Sebagai anak yang hendak berbakti kepada orang tuanya, jelas Abdulhalim tak merasa keberatan kalau kedua orang tuanya bermaksud tinggal di rumahnya. Setelah beres- beres,  Suria dan Istrinya langsung berangkat ke rumah Abdulhalim. Rupanya, tingkah laku Suria tak pernah berubah, walaupun dia benar- benar tinggal di rumah anaknya dan menantunya itu, namun Suria merasa dialah sebagai kepala rumah tangga itu. Tingkah lakunya sungguh tak tahu malu. Abdulhalim sendiri tidak bisa berbuat apa- apa lagi, sebab dia takut durhaka kepada orang tuanya. Begitupun, istri Abdulhalim sendiri sangat bingung, apalagi sikap ayah mertuanya itu pada dirinya terkadang melewati batas. Yang paling menyedihkan lagi, melihat tingkah laku Suria yang di luar batas itu adalah Zubaedah. Hatinya hancur lebur, karena kehidupan keluarga anaknya berantakan akibat ulah suaminya itu. Dia sungguh malu pada anak dan menantunya. Dampaknya, Zubaedah sakit- sakitan hingga akhirnya Zubaedah meninggal dunia dengan segudang penderitaan batin yang amat dalam.

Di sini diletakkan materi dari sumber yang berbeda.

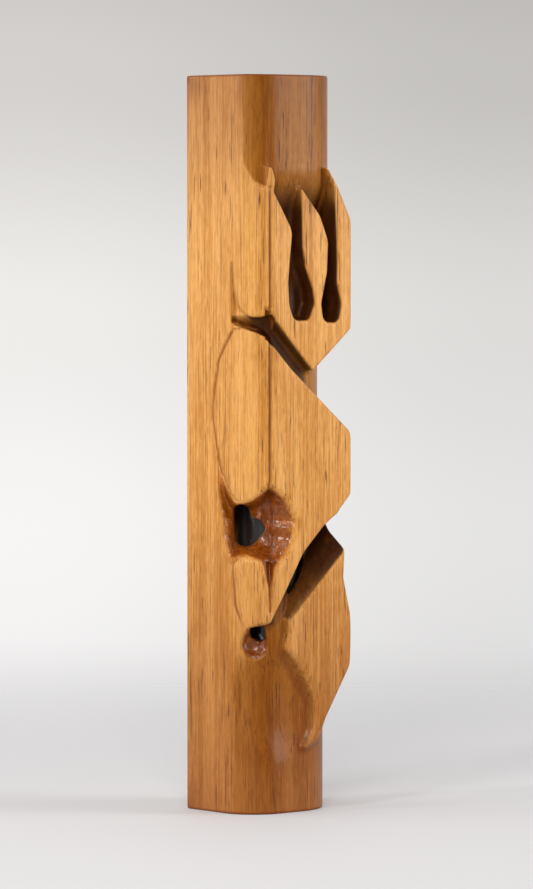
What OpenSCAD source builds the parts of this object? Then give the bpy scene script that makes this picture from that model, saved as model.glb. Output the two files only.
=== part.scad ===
// Carved wooden mezuzah case with its scroll tube, back cover and hangers.
// Frame: +Z up, front faces -Y, origin under the middle of the base.

/* [Body] */
// Width of the wooden body, side to side
body_w = 26; // [24:0.5:30]
// Depth from the back face to the front of the carved relief
body_d = 21.5; // [20.5:0.5:24]
// Overall height
body_h = 150; // [146:1:160]
// How far the ground of the carving lies behind the relief
relief_h = 1.5; // [1:0.1:2]
// Radius of the front corners of the upper ground
upper_corner_r = 9.5; // [6:0.5:11]
// Radius of the front corners of the lower ground
lower_corner_r = 11.5; // [8:0.5:12]
// Width of the slanted facet on the left edge of the relief
facet_w = 4.25; // [3:0.25:5]

/* [Scroll channel] */
// Radius of the round floor of the channel
channel_r = 7; // [6.8:0.1:7.2]
// Length of the channel
channel_l = 104; // [103:1:105]
// Distance from the back face to the channel's axis
channel_axis_in = 10.6; // [10.2:0.1:10.8]

/* [Scroll tube] */
// Outer radius of the tube
tube_r = 6.2; // [5.8:0.1:6.3]
// Wall of the tube
tube_wall = 0.6; // [0.5:0.1:0.8]
// Length of the bare tube
tube_l = 100.8; // [96:0.4:100.8]
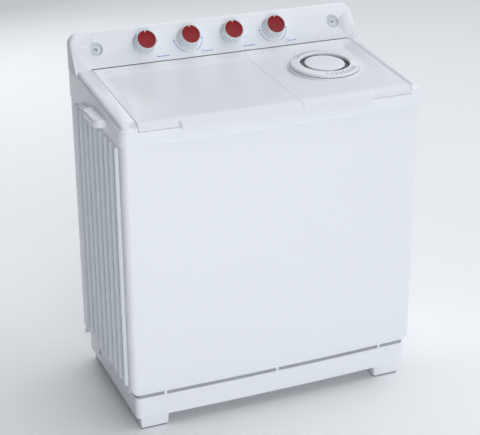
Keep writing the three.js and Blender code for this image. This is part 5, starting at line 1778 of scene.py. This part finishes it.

Kesadaran Suria baru muncul, yaitu ketika istrinya meninggal itu. Dia merasa malu yang dalam, kareba telah mengganggu kedamaian kehidupan keluarga anaknya sendiri. Dan, dia merasa bahwa dialah penyebab kematian Zubaedah, istrinya itu. Karena, merasa malu dan menyesal yang teramat dalam. Kemudian, Suria mengambil keputusan meninggalkan keluarga anaknya dan pergi entah kemana tanpa tujuan. Dia hilang bagaikan ditelan bumi, dengan membawa semua penyesalan, malu serta segala keangkuhan yang sudah melekat di jiwanya.